Laws vary from state to state, but generally speaking a noncompete agreement can’t be required just for the hell of it. It has to protect trade secrets or critical business interests. The former makes them common in the software business, and the latter makes them common in businesses where clients become attached to specific employees (doctors, lawyers, agents) who are likely to take them with them if they move to a new practice. But none of this seems to apply to a sandwich shop. Clare O’Connor of Forbes asked an attorney about this:

“There’s never a guarantee, but I can’t see any court in the world upholding this,” said Sherrie Voyles, a partner at Chicago firm Jacobs, Burns, Orlove & Hernandez. “Every state law is different on this issue, but the general idea is that it’d only be upheld if it’s reasonable. The test would be, is there a near-permanent customer base? No. Customers at Jimmy John’s are probably also customers at Subway.”

Voyles said she can’t imagine any Jimmy John’s outlet actually enforcing this non-compete clause (indeed, there’s no evidence any have tried), but can’t see any reason it’d hold up in court. “It’s not the kind of interest protected by law,” she said.

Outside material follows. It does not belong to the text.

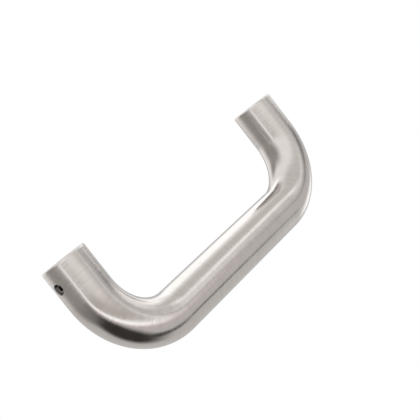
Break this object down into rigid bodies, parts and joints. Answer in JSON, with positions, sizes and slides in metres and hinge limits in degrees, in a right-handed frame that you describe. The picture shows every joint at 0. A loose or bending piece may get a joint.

The Wall Street Journal nonetheless reports that litigation over noncompete clauses has risen over the past few years, but this appears to be mostly in places like the software industry, where trade secrets are important. Not so much in the fast food business.

So again: what’s the point? I’ve not heard of a single case of Jimmy John’s actually taking someone to court over this, and it seems vanishingly unlikely that they would. That seems to leave a couple of options. First, it’s just boilerplate language they don’t really care about but left in just in case. The second is that they find it useful as a coercive threat. Sure, they’ll never bother going to court, but maybe their workers don’t know that—which means they’re less likely to move across the street to take a higher-paying job. In other words, it’s a handy tool for keeping workers scared and wages low.

So it’s either stupid or scummy. Take your pick.

UPDATE: Stephen Bainbridge, who actually knows what he’s talking about, agrees that a noncompete clause like this is pretty much legally useless. But he quotes Cynthia Estlund explaining why it might have value anyway:

Even a manifestly invalid non-compete may have in terrorem value against an employee without counsel.

In terrorem? Lawyers actually use this phrase? I guess it gets the point across, doesn’t it?